QUEEN & SLIM – Review by Brandy McDonnell
Following her acclaimed music videos for Beyonce and Rhianna, Melina Matsoukas delivers a tense and timely thriller with her feature film directorial debut “Queen & Slim.”
Captivating performances by “Get Out” star Daniel Kaluuya and newcomer Jodie Turner-Smith – whose characters are only named in the film’s title – help to keep the powerful, poetic drama driving forward, even when the script from Emmy winner Lena Waithe (“Master of None”), who developed the story with controversial novelist James Frey, gets bumpy and uneven.
The cinematic journey starts in an intriguing spot: In a rundown Cleveland diner, two strangers matched by Tinder are having a lackluster first date: He is an easygoing retail worker with a ready smile and a solid faith in God, while she is an uptight attorney and atheist with a frosty demeanor.
On the drive to her house, a minor moving violation leads to a traffic stop with a hostile police officer (Sturgill Simpson), and it escalates quickly when the lawyer states her rights and reaches for her phone to record the encounter.
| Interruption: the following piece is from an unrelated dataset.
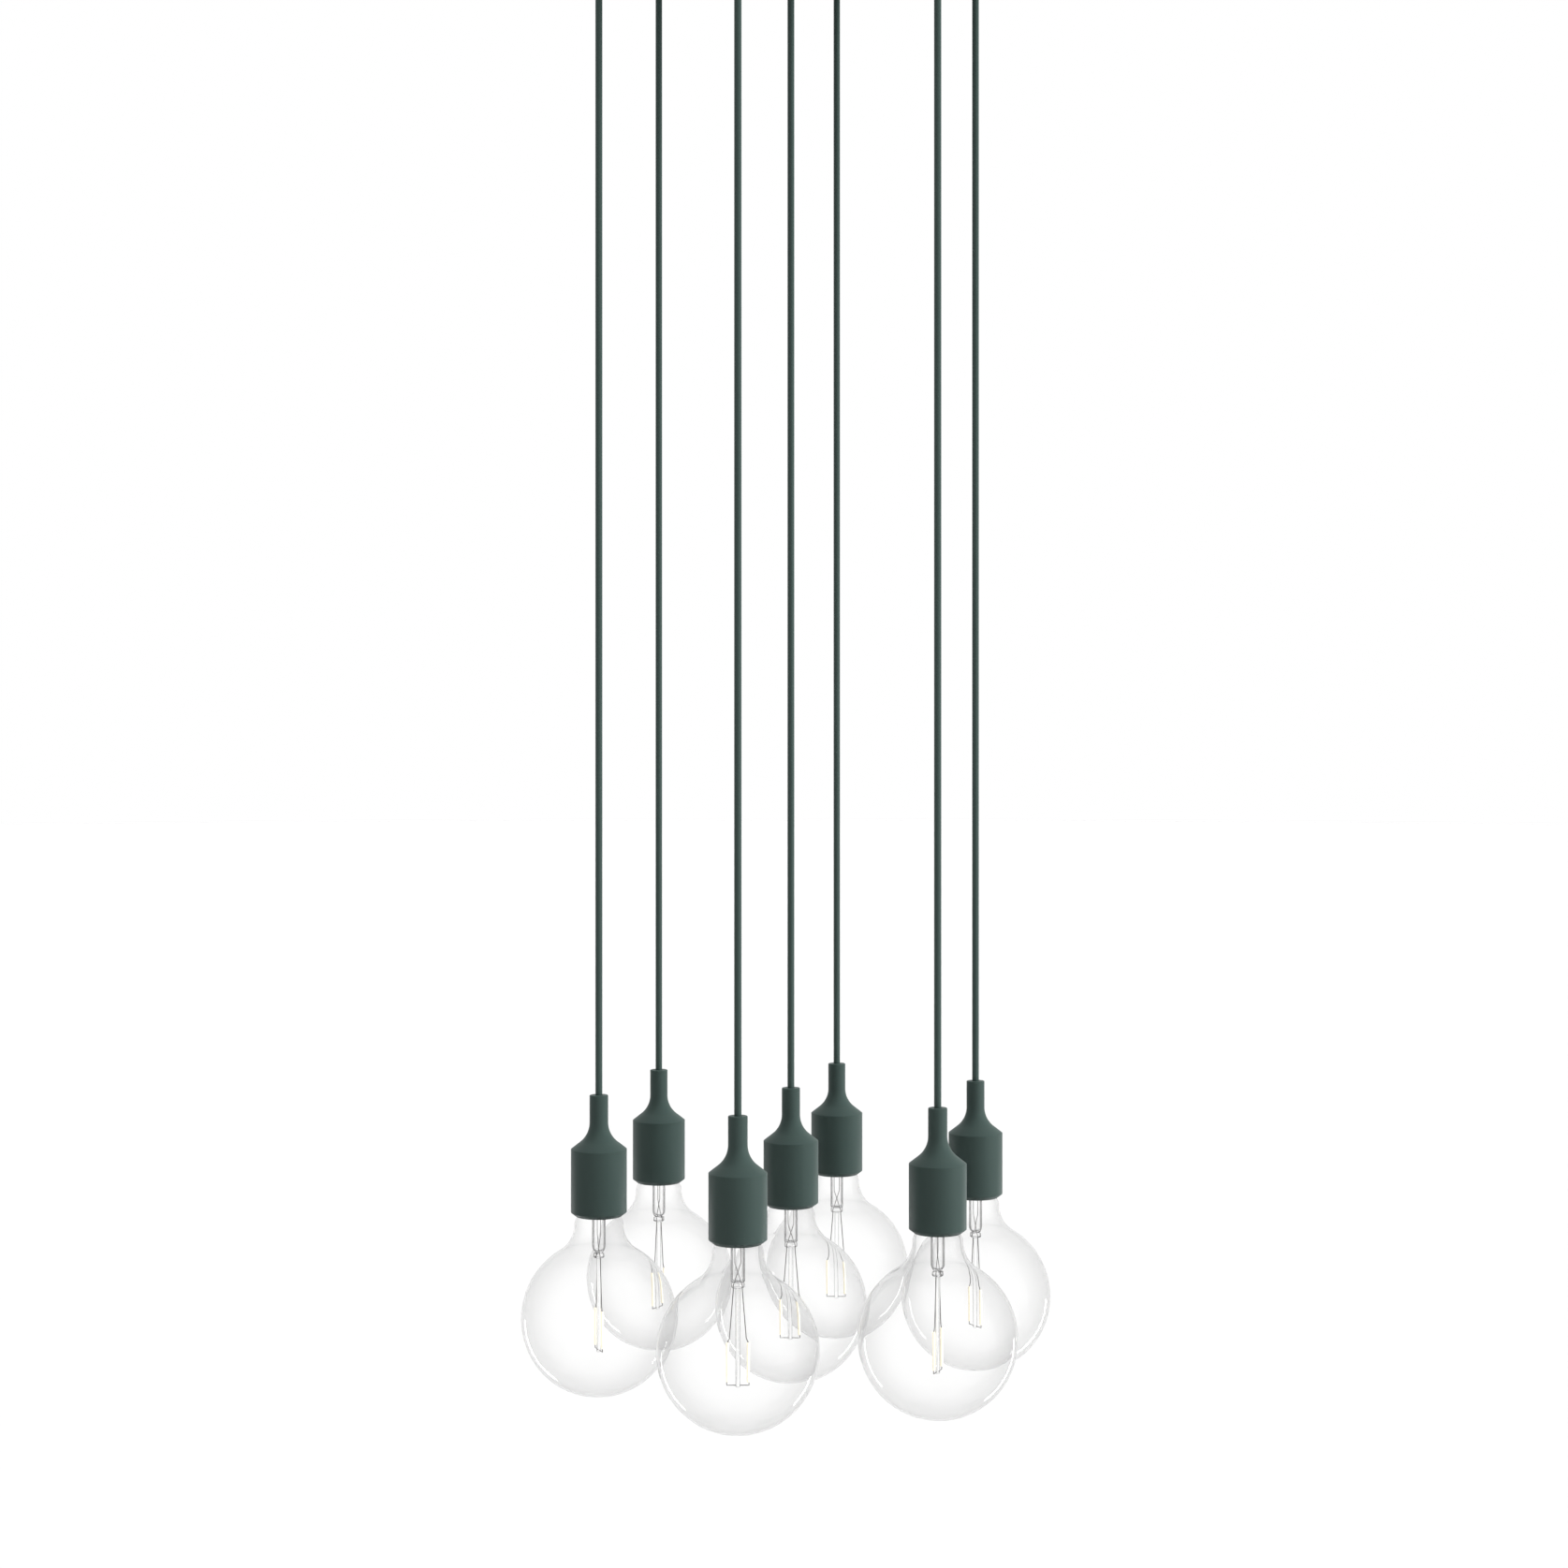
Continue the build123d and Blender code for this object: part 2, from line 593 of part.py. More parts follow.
def make_feed_wires():
    """The two feed wires inside the stem's tube: they cross near its foot, not touching."""
    wires = []
    for side in (-1, 1):
        aside = side * FEED_GAP / 2
        top = (side * FEED_SPREAD, aside, level(FEED_TOP))
        bend = (side * FEED_SPREAD, aside, level(FEED_BEND))
        foot = (-side * FEED_CROSSED, aside, level(FEED_END))
        with BuildPart() as wire:
            with BuildLine():
                path = Polyline(top, bend, foot)
            with BuildSketch(Plane(origin=top, z_dir=(0, 0, -1))):
                Circle(WIRE_RADIUS)
            sweep(path=path, transition=Transition.RIGHT)
        wires.append(wire.part)
    return wires


def make_filament_parts():
    """Leads, filaments and cross wire, on both sides of the rod in one plane."""
    pieces = []
    for side in (-1, 1):
        root = (side * LEAD_ROOT, 0, level(PINCH_END))
        bend = (side * LEAD_BEND_OFFSET, 0, level(LEAD_BEND_DEPTH))
        top = (side * FILAMENT_OFFSET, 0, level(FILAMENT_TOP))
        with BuildPart() as lead:
            with BuildLine():
                path = Polyline(root, bend, top)
            with BuildSketch(Plane(origin=root, z_dir=path % 0)):
                Circle(WIRE_RADIUS)
            sweep(path=path, transition=Transition.RIGHT)
        pieces.append(lead.part)
        with BuildPart() as filament:
            with BuildSketch(Plane.XY.offset(level(FILAMENT_END))):
                with Locations((side * FILAMENT_OFFSET, 0)):
                    Circle(FILAMENT_RADIUS)
            extrude(amount=FILAMENT_END - FILAMENT_TOP)
        pieces.append(filament.part)
        inner = (side * ROD_RADIUS, 0, level(CROSS_WIRE_DEPTH))
        outer = (side * CROSS_WIRE_HALF, 0, level(CROSS_WIRE_DEPTH))
        hook = (side * CROSS_WIRE_HALF, 0, level(FILAMENT_END))
        with BuildPart() as cross_wire:
            with BuildLine():
                path = Polyline(inner, outer, hook)
            with BuildSketch(Plane(origin=inner, z_dir=(side, 0, 0))):
                Circle(WIRE_RADIUS)
            sweep(path=path, transition=Transition.RIGHT)
        pieces.append(cross_wire.part)
    return pieces


# ================================================================ assembly
def place(piece, index, turn=0.0):
    """A copy of a piece of the pendant on the origin's axis, moved to its own pendant."""
    x, y = PLACES[index]
    return piece.moved(Location((x, y, 0), (0, 0, turn)))


def write(piece, name):
    piece.label = name
    export_step(piece, f"parts/{name}.step")


def main():
    write(make_canopy_cover(), "canopy_cover")
    write(make_ceiling_bracket(), "ceiling_bracket")
    write(make_canopy_screws(), "canopy_screws")
    write(make_cord_grips(), "cord_grips")
    write(make_grip_nuts(), "grip_nuts")
    write(make_terminal_block(), "terminal_block")
    write(make_cord_tails(), "cord_tails")

    cord = make_cord()
    sleeve = make_sleeve()
    holder = [make_holder_body(), make_holder_shell(), make_contact_leaf()]
    glass = make_glass()
    cap = make_cap()
    contact = make_lamp_contact()
    mount = [make_stem(), *make_feed_wires(), *make_filament_parts()]
    for index, turn in enumerate(FILAMENT_ANGLES):
        number = index + 1
        write(place(cord, index), f"cord_{number}")
        write(place(sleeve, index), f"sleeve_{number}")
        holder_pieces = [place(piece, index) for piece in holder]
        write(Compound(children=holder_pieces), f"lampholder_{number}")
        write(place(glass, index), f"lamp_glass_{number}")
        write(place(cap, index), f"lamp_cap_{number}")
        write(place(contact, index), f"lamp_contact_{number}")
        mount_pieces = [place(piece, index, turn) for piece in mount]
        write(Compound(children=mount_pieces), f"lamp_filaments_{number}")


main()
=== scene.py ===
"""Looks of the cluster pendant: seven globe lamps on plumb cords under one ceiling canopy.

Metres, in the frame of the CAD model: the origin is the middle of the face that lies
against the ceiling, +Z up, and the front is towards -Y. Measures of the pieces are
millimetres and become metres where a mesh is made. Depths in a pendant are below the top
of the sleeve's neck, and depths in the canopy are below the ceiling.
"""

from collections import namedtuple
from math import atan2, cos, pi, radians, sin, sqrt, tan

import bmesh
import bpy
from mathutils import Matrix, Vector


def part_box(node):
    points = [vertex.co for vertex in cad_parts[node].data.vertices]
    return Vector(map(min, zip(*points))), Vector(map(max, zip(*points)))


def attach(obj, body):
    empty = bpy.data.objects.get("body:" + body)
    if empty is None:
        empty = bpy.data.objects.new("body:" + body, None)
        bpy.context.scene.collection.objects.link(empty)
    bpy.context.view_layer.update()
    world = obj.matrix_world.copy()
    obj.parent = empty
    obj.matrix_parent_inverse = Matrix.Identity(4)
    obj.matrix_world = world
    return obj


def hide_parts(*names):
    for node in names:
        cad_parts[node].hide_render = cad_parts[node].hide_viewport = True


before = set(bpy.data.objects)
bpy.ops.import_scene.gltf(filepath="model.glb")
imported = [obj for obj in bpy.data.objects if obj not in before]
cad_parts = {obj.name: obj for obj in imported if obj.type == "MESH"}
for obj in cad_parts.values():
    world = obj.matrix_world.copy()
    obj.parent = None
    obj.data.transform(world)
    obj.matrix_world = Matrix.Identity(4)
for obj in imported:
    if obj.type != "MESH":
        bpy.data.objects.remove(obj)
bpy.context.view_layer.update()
MM = 0.001

# ---------------------------------------------------------------- picture
IMAGE_SIDE = 1675.0  # pixels
FOCAL_PIXELS = 2779.86
HORIZON_ROW = 777.51
CAMERA_PLACE = (-0.005675, -2.1391, -0.70424)
SENSOR_WIDTH = 36.0
CLIP_NEAR, CLIP_FAR = 0.05, 100.0

# ---------------------------------------------------------------- layout, metres
PENDANTS = range(1, 8)
NECK_LEVEL = -1.0  # top of every sleeve's neck
PIVOT_LEVEL = -0.042  # where the cords leave their outlets
FILAMENT_ANGLES = (0.0, -58.0, 0.0, 59.0, -66.0, 0.0, 65.0)  # degrees, pendants 1 to 7

# ---------------------------------------------------------------- cord and sleeve
CORD_RADIUS = 2.825
CORD_ENTRY = 41.0  # depth at which a cord ends inside its lampholder

SLEEVE_LENGTH = 97.3
SLEEVE_RADIUS = 22.5
NECK_RADIUS = 7.5
NECK_BORE = 3.15
THROAT_ROUND = 20.0
THROAT_ANGLE = 52.0
SHOULDER_DEPTH = 43.5
CHAMFER_DEPTH = 94.2
LIP_RADIUS = 18.5
MOUTH_RADIUS = 18.0
INNER_SHOULDER = 46.5
POCKET_RADIUS = 6.6
POCKET_DEPTH = 34.5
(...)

The patrolman draws and fires his gun, an altercation ensues, and the cop ends up shot and killed.
Convinced they won’t be treated fairly by the cops, the courts or the media, the mismatched couple leaves the scene, destroys their phones and goes on the lam. Fleeing first to her estranged Uncle Earl (Bokeem Woodbine), a disturbed Iraq War veteran who is a pimp and criminal based in New Orleans, they make a plan to escape to Cuba.
But a nationwide manhunt is underway, even as the dash cam video of their run-in with the Cleveland cop goes viral. As they wind their way southeast, they realize that some people consider them murderers or troublemakers, while others believe they are folk heroes and symbols of racial injustice.
Like billboards on a highway, the filmmakers pepper “Queen & Slim” with symbolism, from the poorness of the black neighborhoods the unwitting outlaws hide in to the quick trigger finger on a white female cop who bears no small resemblance to former Tulsa police officer Betty Jo Shelby.
Matsoukas and Waithe make several bold storytelling decisions, including narrowing the storytelling perspective to just the couple, who, without their smartphones, are largely cut off from the world. That means the sterling supporting players – Chloë Sevigny, Flea and especially 15-year-old Jahi Di’Allo Winston – are saddled with much of the exposition, and Waithe doubles down on that artistic choice by intercutting the film’s sole sex scene with an angry protest in the clueless couple’s honor that ends in violence and tragedy.
But it also ensures that the story is told exclusively from an African American perspective, an invaluable insight that art forms like cinema are intimately and effectively equipped to provide.